## EXERCISE BRIEF:
Copy the full set of lines exactly as given.

## RECORDED INFORMATION:
══════
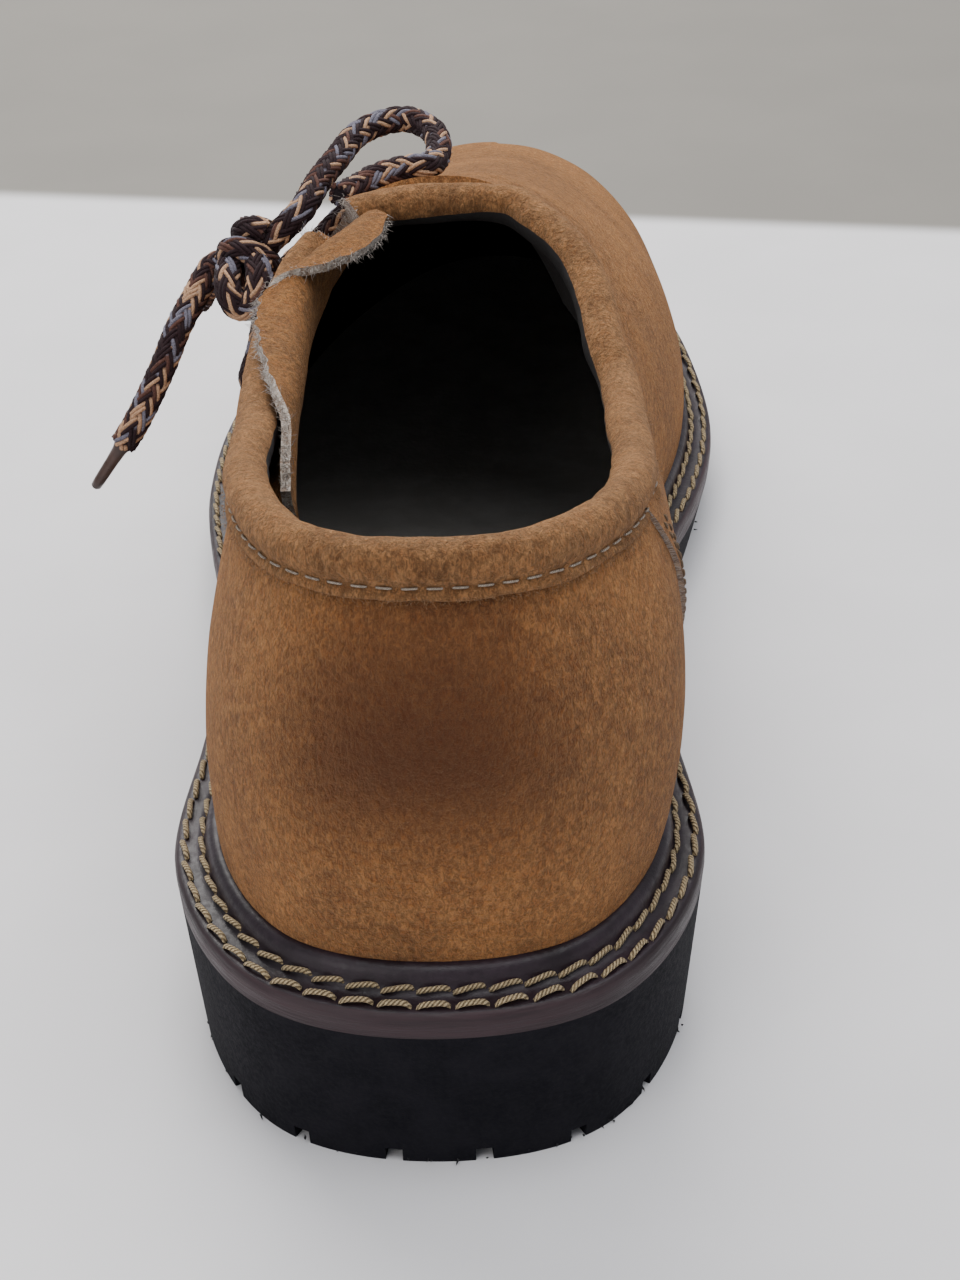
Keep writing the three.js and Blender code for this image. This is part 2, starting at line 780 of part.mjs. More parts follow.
// The band's outer form round the top edge, its section grown by a margin.
function bandForm(margin) {
  const start = toplineRun(vampCorner.x, vampCorner.y) - margin;
  const end = toplineLength + toplineRun(quarterCorner.x, quarterCorner.y) + margin;
  const count = Math.round((end - start) / bandStep);
  const section = bandSection.map(([out, high]) => [
    out + margin * Math.sign(out + wall / 2),
    high + margin * Math.sign(high + 2),
  ]);
  const rings = [];
  for (let i = 0; i <= count; i += 1) {
    const run = start + (end - start) * i / count;
    const { point, normal } = toplineAt(run);
    const along = toplineAt(run + 0.5).point.sub(toplineAt(run - 0.5).point).normalize();
    const up = new THREE.Vector3().crossVectors(along, normal).normalize();
    rings.push(section.map(([out, high]) => point.clone()
      .addScaledVector(normal, out)
      .addScaledVector(up, high)));
  }
  return sweep(rings, false);
}

function buildCollarBand() {
  const core = steppedLast(gap, 4)
    .subtract(lastSolid(-wall - gap, 8))
    .subtract(aboveTopline(gap));
  return largest(bandForm(0).subtract(core));
}

function buildInsole() {
  return plate(
    { offset: -wall - 0.8, height: (y) => midsoleTop(y) + gap },
    { offset: -wall - 0.8, height: (y) => midsoleTop(y) + gap + 3 },
    soleStations,
  );
}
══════
## EXERCISE RESULT:
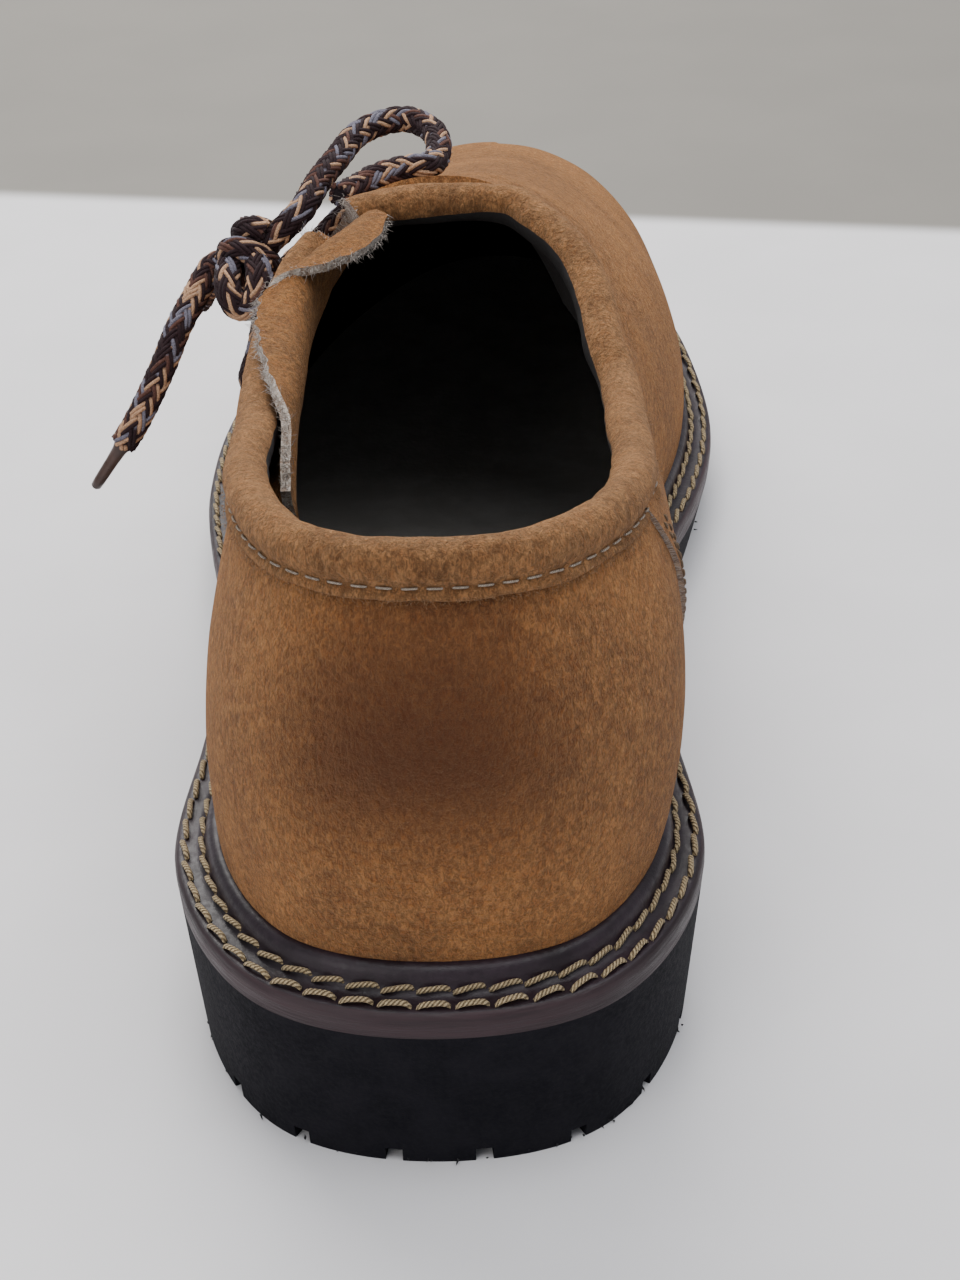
Keep writing the three.js and Blender code for this image. This is part 2, starting at line 780 of part.mjs. More parts follow.
// The band's outer form round the top edge, its section grown by a margin.
function bandForm(margin) {
  const start = toplineRun(vampCorner.x, vampCorner.y) - margin;
  const end = toplineLength + toplineRun(quarterCorner.x, quarterCorner.y) + margin;
  const count = Math.round((end - start) / bandStep);
  const section = bandSection.map(([out, high]) => [
    out + margin * Math.sign(out + wall / 2),
    high + margin * Math.sign(high + 2),
  ]);
  const rings = [];
  for (let i = 0; i <= count; i += 1) {
    const run = start + (end - start) * i / count;
    const { point, normal } = toplineAt(run);
    const along = toplineAt(run + 0.5).point.sub(toplineAt(run - 0.5).point).normalize();
    const up = new THREE.Vector3().crossVectors(along, normal).normalize();
    rings.push(section.map(([out, high]) => point.clone()
      .addScaledVector(normal, out)
      .addScaledVector(up, high)));
  }
  return sweep(rings, false);
}

function buildCollarBand() {
  const core = steppedLast(gap, 4)
    .subtract(lastSolid(-wall - gap, 8))
    .subtract(aboveTopline(gap));
  return largest(bandForm(0).subtract(core));
}

function buildInsole() {
  return plate(
    { offset: -wall - 0.8, height: (y) => midsoleTop(y) + gap },
    { offset: -wall - 0.8, height: (y) => midsoleTop(y) + gap + 3 },
    soleStations,
  );
}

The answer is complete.